À propos de mémoire, faut-il encore souligner l’une des qualités de l’ouvrage, dont la générosité consiste à faire siennes des références parfois méconnues, anachroniques, oubliées ou négligées. Le plaisir anthologique de la citation, en exergue ou dans le texte, ajoutant à la joie de la redécouverte celle de la mise en perspective autour d’un axe de lecture particulièrement magnétique.

Quelques sous-titres savoureux viennent ponctuer un parcours éclectique, tels que « Comique de la pourriture », « La décomposition, une expérience sexuelle ? », « Le cadavre-paysage », ou encore « Portrait du corrupteur en horticulteur ». On y devine une fantaisie parfois mordante, qui récompense le lecteur que l’ambition structuraliste d’un ouvrage de synthèse n’aura pas effrayé.

Il y a de l’anthropologie, de la sémantique, de l’analyse du discours ; il y a bien sûr de l’histoire littéraire, de la sociologie, de la philologie ; il y a surtout beaucoup d’analyse, d’esprit et de sens de la formule dans cet essai qui se distingue par une finesse toute particulière – nous le disions : celle de se laisser lire comme un roman. La pourriture y apparaît comme une figure résolument fertile, probable levier de dépassement de l’impasse décadentiste, tel que le suggère l’hypothèse de l’auteur.

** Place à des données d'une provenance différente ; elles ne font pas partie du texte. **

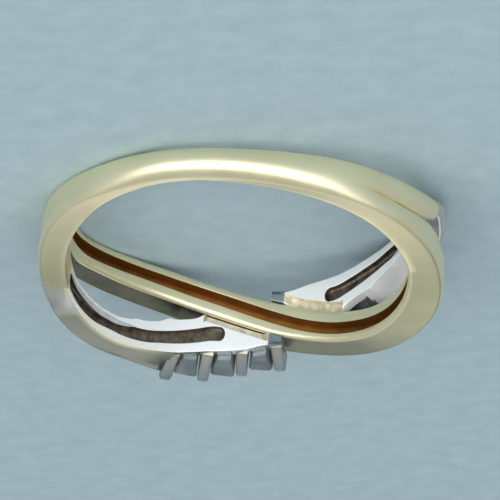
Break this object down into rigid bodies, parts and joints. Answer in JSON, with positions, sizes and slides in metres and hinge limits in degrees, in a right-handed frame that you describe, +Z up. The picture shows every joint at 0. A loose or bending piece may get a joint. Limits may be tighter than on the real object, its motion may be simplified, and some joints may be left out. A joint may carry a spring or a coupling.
{
  "type": "crossover ring",
  "caption": "Two-tone crossover finger ring: a polished yellow band crossed at the head by white arms set with step-cut stones, hollowed at the back.",
  "frame": {"origin": "on the table, under the middle of the ring's box as it lies on its side", "axes": "+Z up, nearly along the finger hole, whose axis leans by about 8 degrees as the ring rests; +Y towards the crossover head, -Y towards the shank"},
  "size_m": [0.0206, 0.0202, 0.006],
  "materials": {
    "yellow_gold": "polished",
    "white_gold": "polished",
    "clear_stone": "polished"
  },
  "bodies": {
    "root": {"yellow_band": "yellow_gold", "white_arm_upper": "white_gold", "white_arm_lower": "white_gold", "stone_upper_1": "clear_stone", "stone_upper_2": "clear_stone", "stone_upper_3": "clear_stone", "stone_lower_1": "clear_stone", "stone_lower_2": "clear_stone", "stone_lower_3": "clear_stone"}
  },
  "joints": []
}
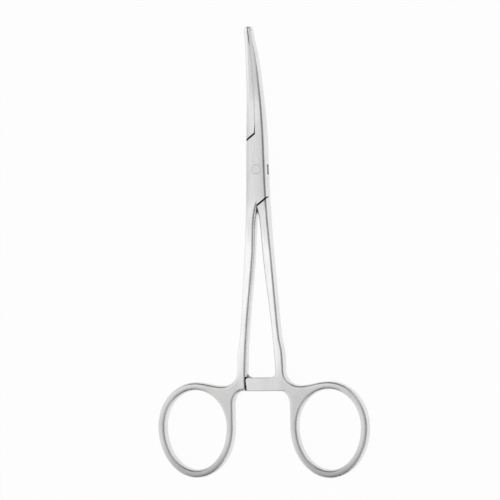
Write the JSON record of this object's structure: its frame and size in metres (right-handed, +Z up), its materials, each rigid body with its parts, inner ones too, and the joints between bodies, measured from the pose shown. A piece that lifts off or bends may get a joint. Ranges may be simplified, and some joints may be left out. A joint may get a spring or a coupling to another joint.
{
  "type": "hemostat forceps",
  "caption": "Curved locking artery clamp with box lock, slim serrated jaws, ratchet bars and finger rings, closed and lying flat.",
  "frame": {"origin": "where the pivot axis meets the flat back face of the box lock, on which the forceps lie", "axes": "+Y along the closed forceps towards the jaw tips, +X towards the ring on the front ratchet bar's side, +Z up along the pivot axis, towards which the jaws curve"},
  "size_m": [0.0672, 0.1395, 0.0111],
  "materials": {
    "satin_steel": "satin",
    "rivet_steel": "satin"
  },
  "bodies": {
    "box_side": {"box_half": "satin_steel", "pivot_pin": "rivet_steel"},
    "tongue_side": {"tongue_half": "satin_steel"}
  },
  "joints": [
    {"name": "box_lock_hinge", "type": "hinge", "parent": "box_side", "child": "tongue_side", "pos_m": [0, 0, 0.0024], "axis": [0, 0, 1], "range_deg": [0, 50]}
  ]
}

Pour le contemporain en qui s’activent de nouvelles angoisses sanitaires, géopolitiques ou de dégénérescence climatique, les notions de décadence et de décomposition semblent plus que jamais appartenir à l’actualité. En littérature, pensons au récent Décomposition de Clarisse Derruine, ou à L’apparence du vivant de Charlotte Bourlard. Quant à l’influence, longtemps synonyme de corruption, le parallèle s’impose trop facilement avec la vitrine captivante des influenceurs , dont la position ambivalente génère de nouvelles questions, et appelle peut-être l’écriture d’un nouveau roman délétère .

Signalons enfin que l’ouvrage est dédié à la mémoire de Jean-Pierre Bertrand, chercheur et professeur à l’Université de Liège, qui nous quittait brusquement le 17 mars dernier, à l’âge de 61 ans. L’essai d’Alexandre Lansmans lui doit son titre, et les précieux conseils d’un mentor que l’idée d’influence occupait à l’heure de sa disparition, et dont le rayonnement intellectuel se mesure aujourd’hui encore avec éclat.